Artificial Intelligence has become such a topic of debate, with developments progressing faster than ever. We have made incredible leaps in the pursuit of further automation, and the UAE is right at the fore.
The government have mapped out a plan for AI integration across transport, health and space, with a target to achieve specific objectives by 2071. The UAE was also the first in the world to appoint a government minister dedicated to AI, and has already started rolling out AI programmes, such as the CCTV network ‘Oyoon’ - credited with hundreds of arrests - and facial recognition software at airport E-gates.
With such rapid success already evident, the UAE should now look to expedite a similar incorporation of AI into educational institutions. There is a clear roadmap to follow... and even potentially add to. Existing technology is already capable of several feats that can enhance the learning experience, as well as ease the burden on teachers.
David Kellerman at the University of New South Wales in Sydney has developed a system capable of answering a pre-designed set of questions, flagging up other questions for teaching assistants to follow up on, and track students’ performance to build personalised study sets. This delivers a more personalised mode of teaching.
US universities like Syracuse, the University of Southern California and Carnegie Mellon University have all developed their own systems that can analyse students’ specific strengths and weaknesses, which it can then use to design an individualised feedback package delivered in real-time for them to work on.
Pick one off the shelf
The UAE can draw upon existing infrastructure developed by these universities, as well as collaborate with any number of companies that have designed their own platforms. Some mainstream examples include Cram101 (a software that condenses traditional syllabuses to make them more comprehensible with summaries, flashcards and tests), Netex (which allows professors to create pre-set assistance programmes with helpful videos and a personalised assessment tool), and ALEKS (Assessment and Learning in Knowledge Space, a programme that assesses students’ proficiencies across subjects, then designs specific curriculums to ensure gaps in knowledge are adequately filled).

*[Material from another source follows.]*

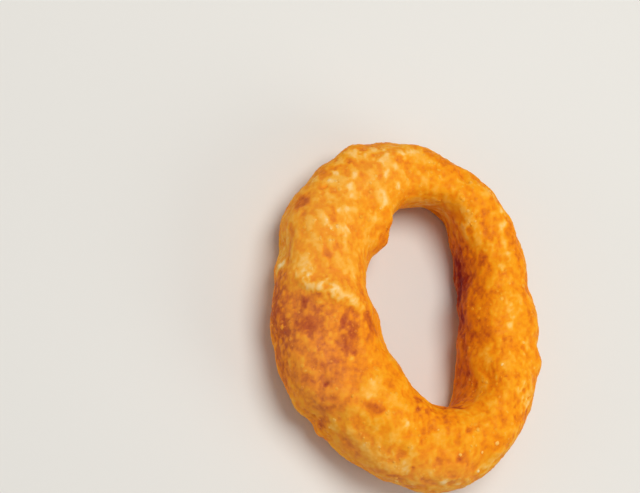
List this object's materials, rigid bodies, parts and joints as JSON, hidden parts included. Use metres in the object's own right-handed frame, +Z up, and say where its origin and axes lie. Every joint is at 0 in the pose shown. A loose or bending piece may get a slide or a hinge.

It is important to note, that these AI systems are not designed to replace teachers entirely, but rather assist them. I can relate to the common phenomenon of feeling lost in a class where the teacher is trying to address everybody at once. AI can cut out much of the administrative work that tends to occupy a large proportion of teachers’ time, such as marking tests or analysing student data to highlight areas for improvement.
This way, AI can streamline much of the educational experience, alleviating teachers of their more mundane responsibilities, freeing up more bandwidth for one-on-one instruction.
I can attest to feeling frustrated or discouraged within certain subjects because I struggled to comprehend concepts that came easily to others. If my teachers had more time to allocate to working alone with me on my weaknesses, I am confident that I would have progressed faster and further.
Sets them apart
This is a quandary that is undoubtedly felt by students and teachers, and one that AI can resolve. Further, AI will also be a boon for UAE schools looking to distinguish themselves as among the best. The more that AI is assimilated into educational institutions, the more appealing those institutions will be to potential talent. Delivering cutting-edge educational experience is a sure-fire way to differentiate local institutes from global competition. Although this will take years to accomplish, the potential payoff of ameliorating the UAE’s international reputation as a heavyweight competitor in the educational sphere certainly seems worthwhile.
- Umer Lakhani is a Dubai-based undergrad.